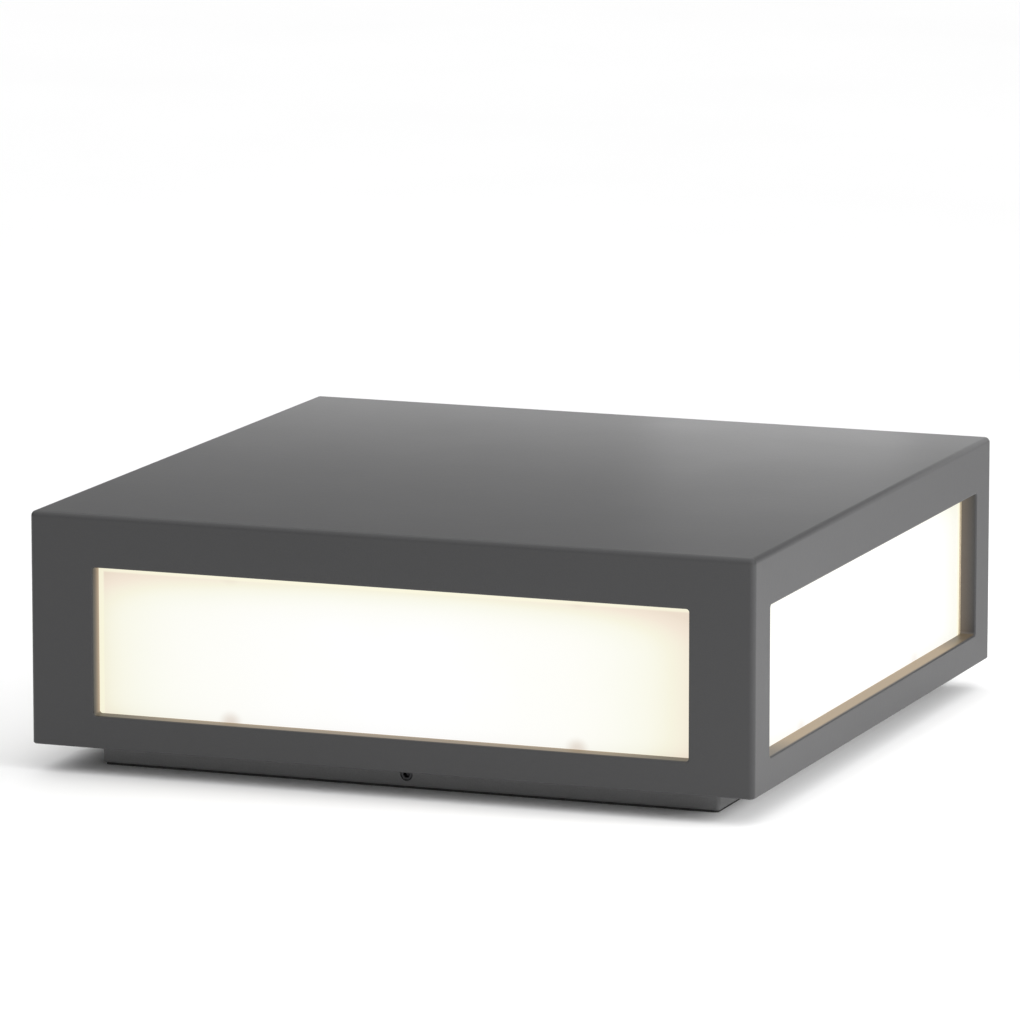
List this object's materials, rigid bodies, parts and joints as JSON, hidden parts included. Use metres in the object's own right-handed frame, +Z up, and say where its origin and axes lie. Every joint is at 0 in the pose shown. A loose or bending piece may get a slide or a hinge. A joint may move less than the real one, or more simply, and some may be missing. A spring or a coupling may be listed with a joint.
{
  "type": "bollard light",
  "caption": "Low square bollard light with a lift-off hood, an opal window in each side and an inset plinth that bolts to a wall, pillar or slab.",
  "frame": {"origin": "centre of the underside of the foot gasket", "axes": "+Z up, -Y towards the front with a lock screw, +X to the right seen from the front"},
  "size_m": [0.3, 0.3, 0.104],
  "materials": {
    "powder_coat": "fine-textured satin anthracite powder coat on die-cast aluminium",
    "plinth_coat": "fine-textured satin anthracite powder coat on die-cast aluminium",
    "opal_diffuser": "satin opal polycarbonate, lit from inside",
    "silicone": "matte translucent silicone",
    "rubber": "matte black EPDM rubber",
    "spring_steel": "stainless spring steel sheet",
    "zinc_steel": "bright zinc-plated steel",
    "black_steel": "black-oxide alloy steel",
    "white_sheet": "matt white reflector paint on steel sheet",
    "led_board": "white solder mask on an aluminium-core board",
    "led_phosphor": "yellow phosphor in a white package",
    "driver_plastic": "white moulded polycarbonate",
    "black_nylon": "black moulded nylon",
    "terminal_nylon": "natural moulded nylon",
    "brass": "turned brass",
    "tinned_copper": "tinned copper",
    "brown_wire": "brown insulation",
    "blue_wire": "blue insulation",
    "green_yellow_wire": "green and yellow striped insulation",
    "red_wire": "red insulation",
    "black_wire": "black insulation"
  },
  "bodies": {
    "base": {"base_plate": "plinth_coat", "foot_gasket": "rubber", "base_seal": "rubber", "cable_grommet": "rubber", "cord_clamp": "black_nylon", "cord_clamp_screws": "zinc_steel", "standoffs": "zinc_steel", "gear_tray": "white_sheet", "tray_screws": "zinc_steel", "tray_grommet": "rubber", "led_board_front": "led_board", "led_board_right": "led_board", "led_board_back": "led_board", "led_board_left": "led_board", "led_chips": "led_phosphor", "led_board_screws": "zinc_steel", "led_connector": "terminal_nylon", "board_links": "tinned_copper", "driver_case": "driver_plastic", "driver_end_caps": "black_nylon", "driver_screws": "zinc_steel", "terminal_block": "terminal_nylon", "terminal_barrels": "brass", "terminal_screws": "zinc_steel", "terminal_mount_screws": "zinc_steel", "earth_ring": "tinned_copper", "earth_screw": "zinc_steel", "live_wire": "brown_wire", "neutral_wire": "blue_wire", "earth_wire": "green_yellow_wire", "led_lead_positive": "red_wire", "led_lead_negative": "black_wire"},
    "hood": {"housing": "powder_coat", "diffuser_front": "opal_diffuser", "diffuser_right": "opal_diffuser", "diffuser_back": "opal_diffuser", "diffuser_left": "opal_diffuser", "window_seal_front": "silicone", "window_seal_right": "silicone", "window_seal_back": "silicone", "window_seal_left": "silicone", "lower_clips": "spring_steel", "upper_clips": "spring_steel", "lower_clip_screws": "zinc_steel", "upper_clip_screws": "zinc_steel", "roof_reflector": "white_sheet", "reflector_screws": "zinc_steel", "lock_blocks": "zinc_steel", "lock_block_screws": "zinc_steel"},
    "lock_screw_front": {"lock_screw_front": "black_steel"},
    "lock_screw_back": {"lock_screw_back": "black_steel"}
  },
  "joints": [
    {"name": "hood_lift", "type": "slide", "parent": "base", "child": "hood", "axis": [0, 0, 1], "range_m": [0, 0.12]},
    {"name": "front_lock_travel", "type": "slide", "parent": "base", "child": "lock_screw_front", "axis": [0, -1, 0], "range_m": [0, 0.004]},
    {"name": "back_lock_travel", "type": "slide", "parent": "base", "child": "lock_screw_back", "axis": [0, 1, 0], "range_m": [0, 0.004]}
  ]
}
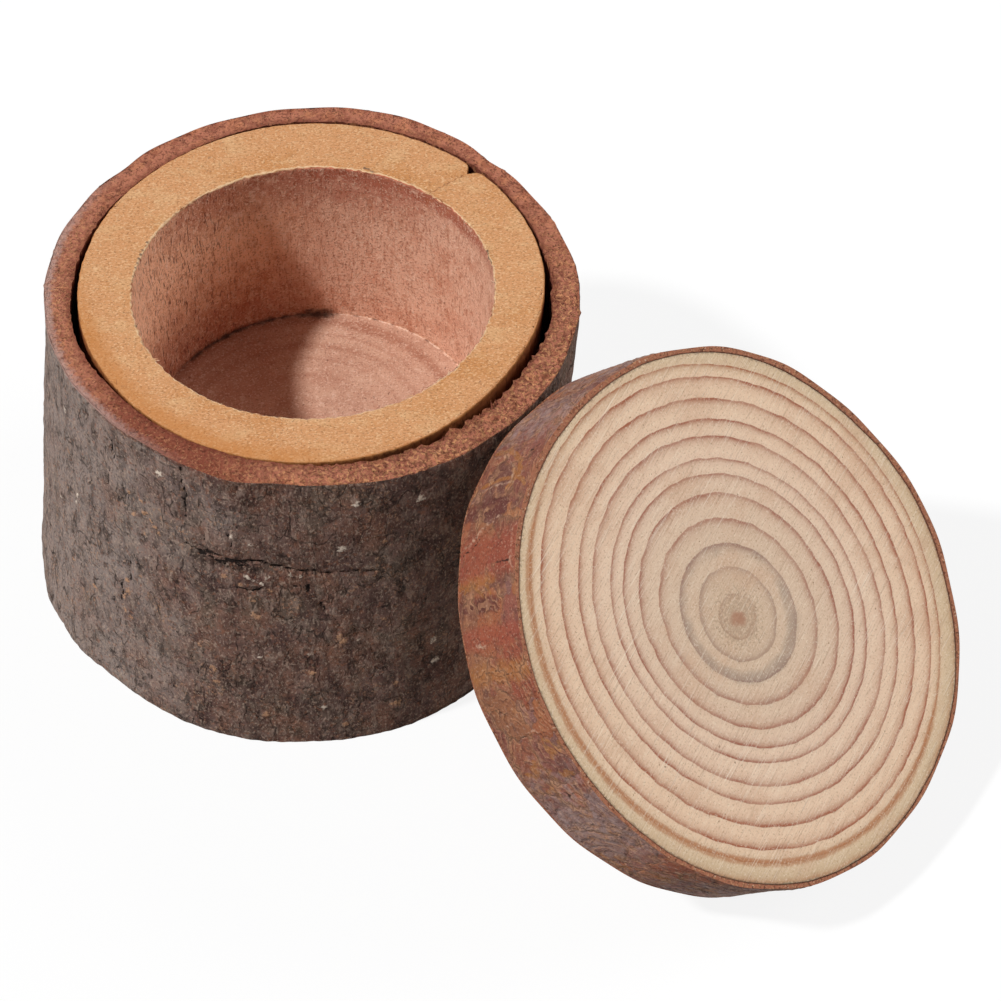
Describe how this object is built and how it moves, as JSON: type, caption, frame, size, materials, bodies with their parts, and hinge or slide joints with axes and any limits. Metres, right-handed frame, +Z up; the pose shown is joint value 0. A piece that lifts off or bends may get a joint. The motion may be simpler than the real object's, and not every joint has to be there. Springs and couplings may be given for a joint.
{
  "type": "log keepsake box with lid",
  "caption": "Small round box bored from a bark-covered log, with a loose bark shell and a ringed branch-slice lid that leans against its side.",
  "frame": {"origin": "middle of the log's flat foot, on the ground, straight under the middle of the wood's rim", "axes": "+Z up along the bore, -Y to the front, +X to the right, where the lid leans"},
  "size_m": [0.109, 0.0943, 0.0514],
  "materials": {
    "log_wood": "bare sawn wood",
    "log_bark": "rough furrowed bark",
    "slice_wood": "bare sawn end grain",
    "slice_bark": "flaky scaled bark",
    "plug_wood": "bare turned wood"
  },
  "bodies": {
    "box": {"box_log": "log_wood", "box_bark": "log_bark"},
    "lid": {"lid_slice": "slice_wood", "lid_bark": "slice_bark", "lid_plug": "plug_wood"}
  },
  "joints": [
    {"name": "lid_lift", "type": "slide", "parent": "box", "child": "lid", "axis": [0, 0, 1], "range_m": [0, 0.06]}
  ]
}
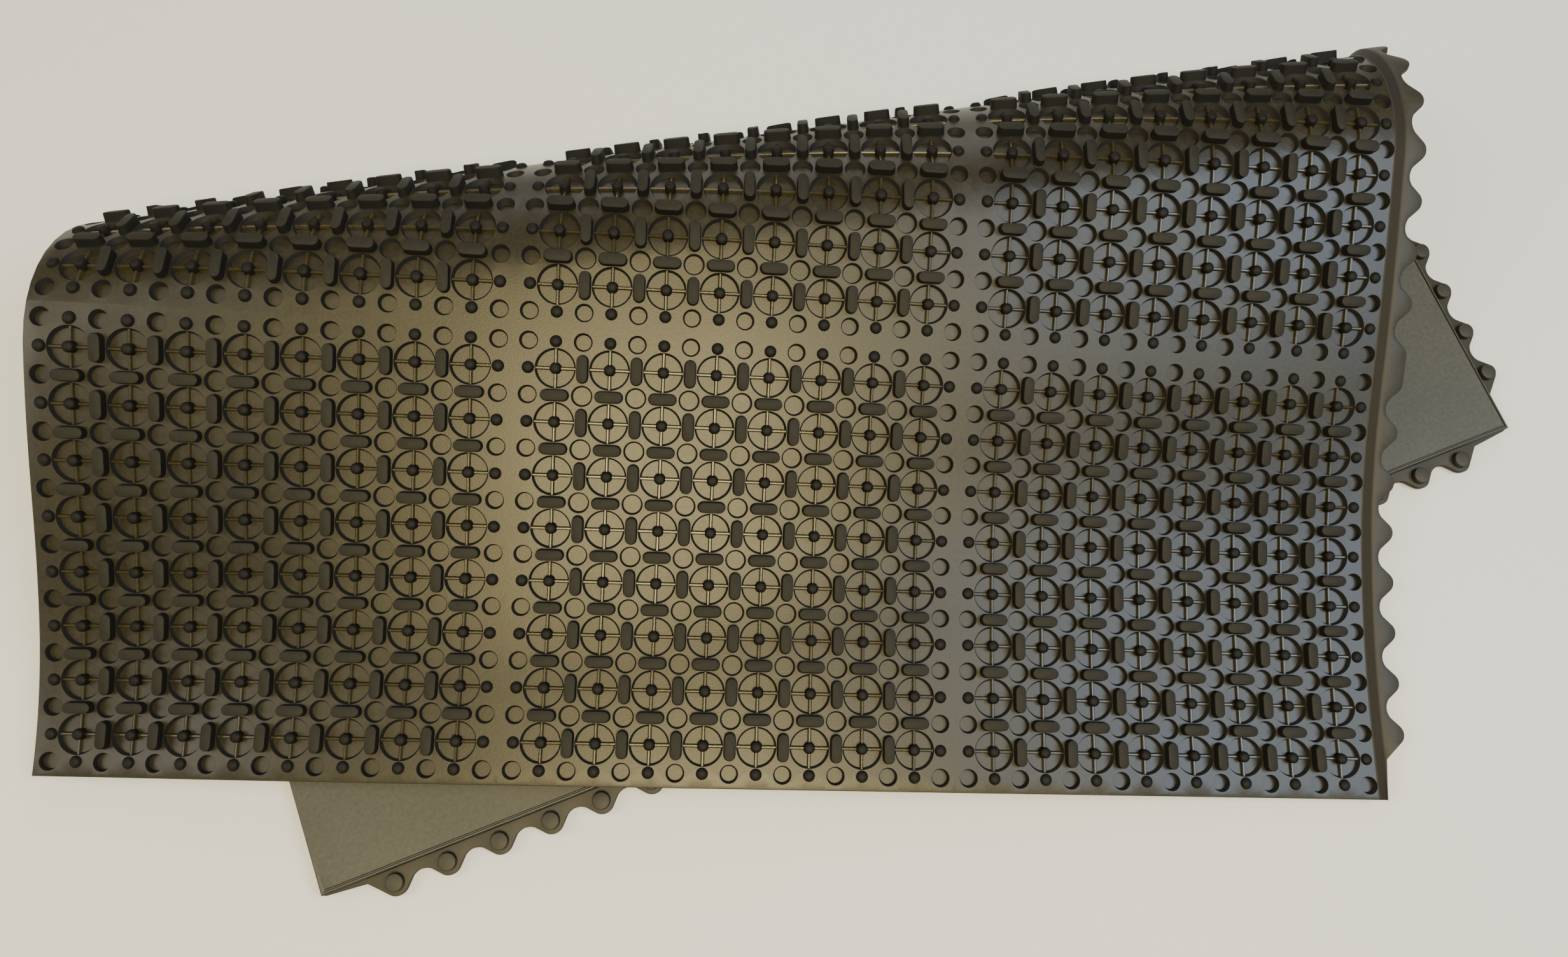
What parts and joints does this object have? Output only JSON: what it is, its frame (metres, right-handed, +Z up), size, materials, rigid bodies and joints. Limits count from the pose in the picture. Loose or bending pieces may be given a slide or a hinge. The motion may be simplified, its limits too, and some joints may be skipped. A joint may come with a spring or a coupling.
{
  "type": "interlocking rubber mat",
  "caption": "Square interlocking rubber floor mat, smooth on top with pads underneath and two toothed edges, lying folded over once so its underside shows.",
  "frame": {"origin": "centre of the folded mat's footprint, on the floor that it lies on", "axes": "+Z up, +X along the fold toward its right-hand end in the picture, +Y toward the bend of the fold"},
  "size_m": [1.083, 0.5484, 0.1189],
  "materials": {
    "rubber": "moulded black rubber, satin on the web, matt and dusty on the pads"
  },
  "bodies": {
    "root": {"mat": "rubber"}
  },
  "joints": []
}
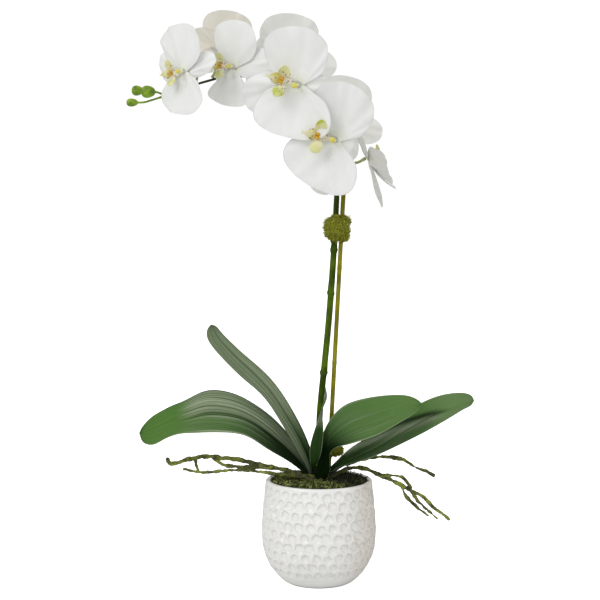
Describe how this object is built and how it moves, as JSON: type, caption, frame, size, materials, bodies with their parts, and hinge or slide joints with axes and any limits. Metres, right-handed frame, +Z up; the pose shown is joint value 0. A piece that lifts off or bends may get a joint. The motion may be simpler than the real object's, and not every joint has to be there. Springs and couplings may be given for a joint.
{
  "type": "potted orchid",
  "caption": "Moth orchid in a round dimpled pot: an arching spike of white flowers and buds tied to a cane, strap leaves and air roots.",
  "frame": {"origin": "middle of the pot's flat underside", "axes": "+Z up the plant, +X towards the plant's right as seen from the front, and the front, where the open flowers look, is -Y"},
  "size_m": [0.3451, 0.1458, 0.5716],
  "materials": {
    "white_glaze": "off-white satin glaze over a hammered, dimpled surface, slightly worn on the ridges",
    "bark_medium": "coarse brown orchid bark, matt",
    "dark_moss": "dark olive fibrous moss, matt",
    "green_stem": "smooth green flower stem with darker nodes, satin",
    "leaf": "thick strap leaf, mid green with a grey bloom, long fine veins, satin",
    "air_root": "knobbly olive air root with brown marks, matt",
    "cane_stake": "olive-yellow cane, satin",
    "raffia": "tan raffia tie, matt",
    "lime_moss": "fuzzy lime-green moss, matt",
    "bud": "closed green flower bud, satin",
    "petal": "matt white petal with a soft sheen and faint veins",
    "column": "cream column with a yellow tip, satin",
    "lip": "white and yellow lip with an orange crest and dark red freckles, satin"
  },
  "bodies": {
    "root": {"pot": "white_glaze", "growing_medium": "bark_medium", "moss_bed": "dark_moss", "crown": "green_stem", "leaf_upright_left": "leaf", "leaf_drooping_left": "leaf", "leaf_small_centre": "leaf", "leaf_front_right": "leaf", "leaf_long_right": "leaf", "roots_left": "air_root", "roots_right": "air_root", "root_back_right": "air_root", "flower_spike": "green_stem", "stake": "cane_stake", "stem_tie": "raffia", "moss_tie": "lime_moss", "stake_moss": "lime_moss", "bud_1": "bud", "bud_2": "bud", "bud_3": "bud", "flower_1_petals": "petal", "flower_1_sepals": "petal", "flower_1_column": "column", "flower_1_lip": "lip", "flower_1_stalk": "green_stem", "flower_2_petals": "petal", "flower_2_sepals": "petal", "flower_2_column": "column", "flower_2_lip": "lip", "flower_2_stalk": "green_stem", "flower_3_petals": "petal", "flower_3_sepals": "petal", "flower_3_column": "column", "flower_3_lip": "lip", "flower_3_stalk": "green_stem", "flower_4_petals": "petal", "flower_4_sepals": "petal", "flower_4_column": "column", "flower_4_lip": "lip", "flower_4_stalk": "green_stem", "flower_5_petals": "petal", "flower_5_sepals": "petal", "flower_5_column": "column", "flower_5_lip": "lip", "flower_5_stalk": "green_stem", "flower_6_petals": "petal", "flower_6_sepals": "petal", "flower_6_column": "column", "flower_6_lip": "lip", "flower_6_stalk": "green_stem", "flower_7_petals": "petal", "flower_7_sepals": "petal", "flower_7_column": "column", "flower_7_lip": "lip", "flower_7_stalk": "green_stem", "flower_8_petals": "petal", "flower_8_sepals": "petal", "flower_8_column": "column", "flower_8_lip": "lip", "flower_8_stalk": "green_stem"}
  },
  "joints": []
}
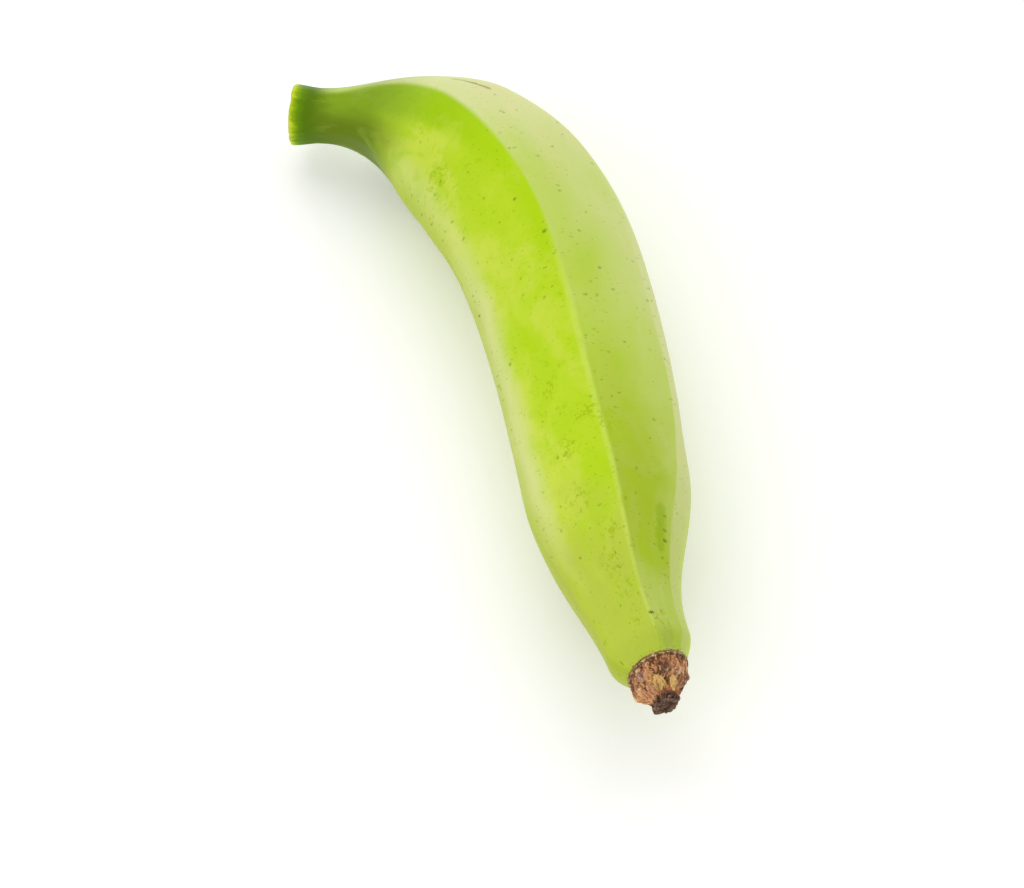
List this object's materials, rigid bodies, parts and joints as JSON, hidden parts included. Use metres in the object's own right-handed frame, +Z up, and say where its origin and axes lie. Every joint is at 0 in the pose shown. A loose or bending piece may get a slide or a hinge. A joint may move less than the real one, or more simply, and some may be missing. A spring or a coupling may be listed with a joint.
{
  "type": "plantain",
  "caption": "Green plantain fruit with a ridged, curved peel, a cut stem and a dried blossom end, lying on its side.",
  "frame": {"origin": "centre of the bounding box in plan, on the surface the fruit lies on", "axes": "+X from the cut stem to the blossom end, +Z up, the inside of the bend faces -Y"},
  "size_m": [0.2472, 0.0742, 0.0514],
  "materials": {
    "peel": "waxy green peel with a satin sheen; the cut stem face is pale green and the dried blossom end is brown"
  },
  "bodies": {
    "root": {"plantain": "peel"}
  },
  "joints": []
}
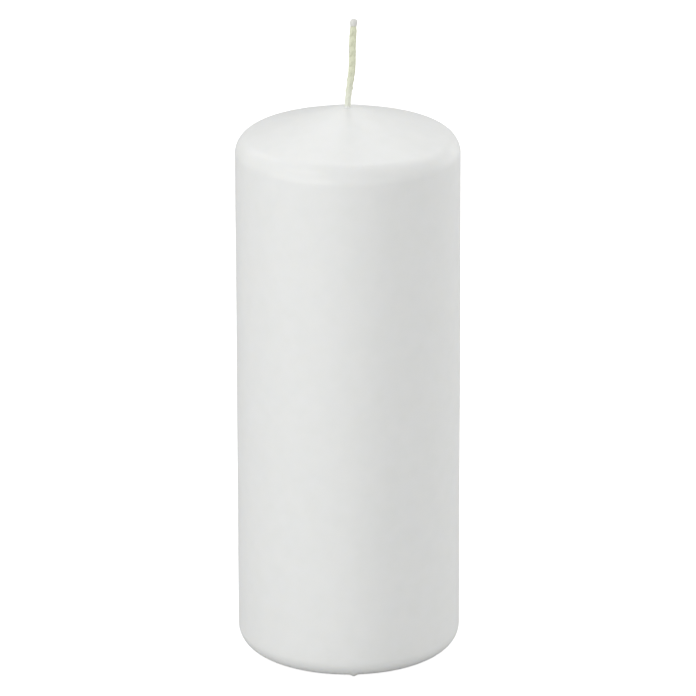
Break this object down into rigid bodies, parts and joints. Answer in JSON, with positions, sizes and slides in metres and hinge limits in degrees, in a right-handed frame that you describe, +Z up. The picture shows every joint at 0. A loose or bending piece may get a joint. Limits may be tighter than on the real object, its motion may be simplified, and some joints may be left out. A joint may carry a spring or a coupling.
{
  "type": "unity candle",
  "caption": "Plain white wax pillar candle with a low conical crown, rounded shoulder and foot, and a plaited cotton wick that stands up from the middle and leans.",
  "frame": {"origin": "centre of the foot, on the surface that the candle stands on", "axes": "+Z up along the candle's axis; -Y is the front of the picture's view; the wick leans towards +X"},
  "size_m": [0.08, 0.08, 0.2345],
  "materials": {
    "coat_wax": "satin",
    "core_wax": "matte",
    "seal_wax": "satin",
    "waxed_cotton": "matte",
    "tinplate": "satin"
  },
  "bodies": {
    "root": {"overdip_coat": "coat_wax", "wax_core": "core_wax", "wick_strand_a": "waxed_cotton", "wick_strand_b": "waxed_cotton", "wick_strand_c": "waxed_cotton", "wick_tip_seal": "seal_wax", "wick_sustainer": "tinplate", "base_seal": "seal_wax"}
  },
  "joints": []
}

________

> _What to work on_
Every line from the one containing "Break this object" through the last line of the entries must be written out verbatim, and no other line.

> _Answer to the task_
Break this object down into rigid bodies, parts and joints. Answer in JSON, with positions, sizes and slides in metres and hinge limits in degrees, in a right-handed frame that you describe, +Z up. The picture shows every joint at 0. A loose or bending piece may get a joint. Limits may be tighter than on the real object, its motion may be simplified, and some joints may be left out. A joint may carry a spring or a coupling.
{
  "type": "unity candle",
  "caption": "Plain white wax pillar candle with a low conical crown, rounded shoulder and foot, and a plaited cotton wick that stands up from the middle and leans.",
  "frame": {"origin": "centre of the foot, on the surface that the candle stands on", "axes": "+Z up along the candle's axis; -Y is the front of the picture's view; the wick leans towards +X"},
  "size_m": [0.08, 0.08, 0.2345],
  "materials": {
    "coat_wax": "satin",
    "core_wax": "matte",
    "seal_wax": "satin",
    "waxed_cotton": "matte",
    "tinplate": "satin"
  },
  "bodies": {
    "root": {"overdip_coat": "coat_wax", "wax_core": "core_wax", "wick_strand_a": "waxed_cotton", "wick_strand_b": "waxed_cotton", "wick_strand_c": "waxed_cotton", "wick_tip_seal": "seal_wax", "wick_sustainer": "tinplate", "base_seal": "seal_wax"}
  },
  "joints": []
}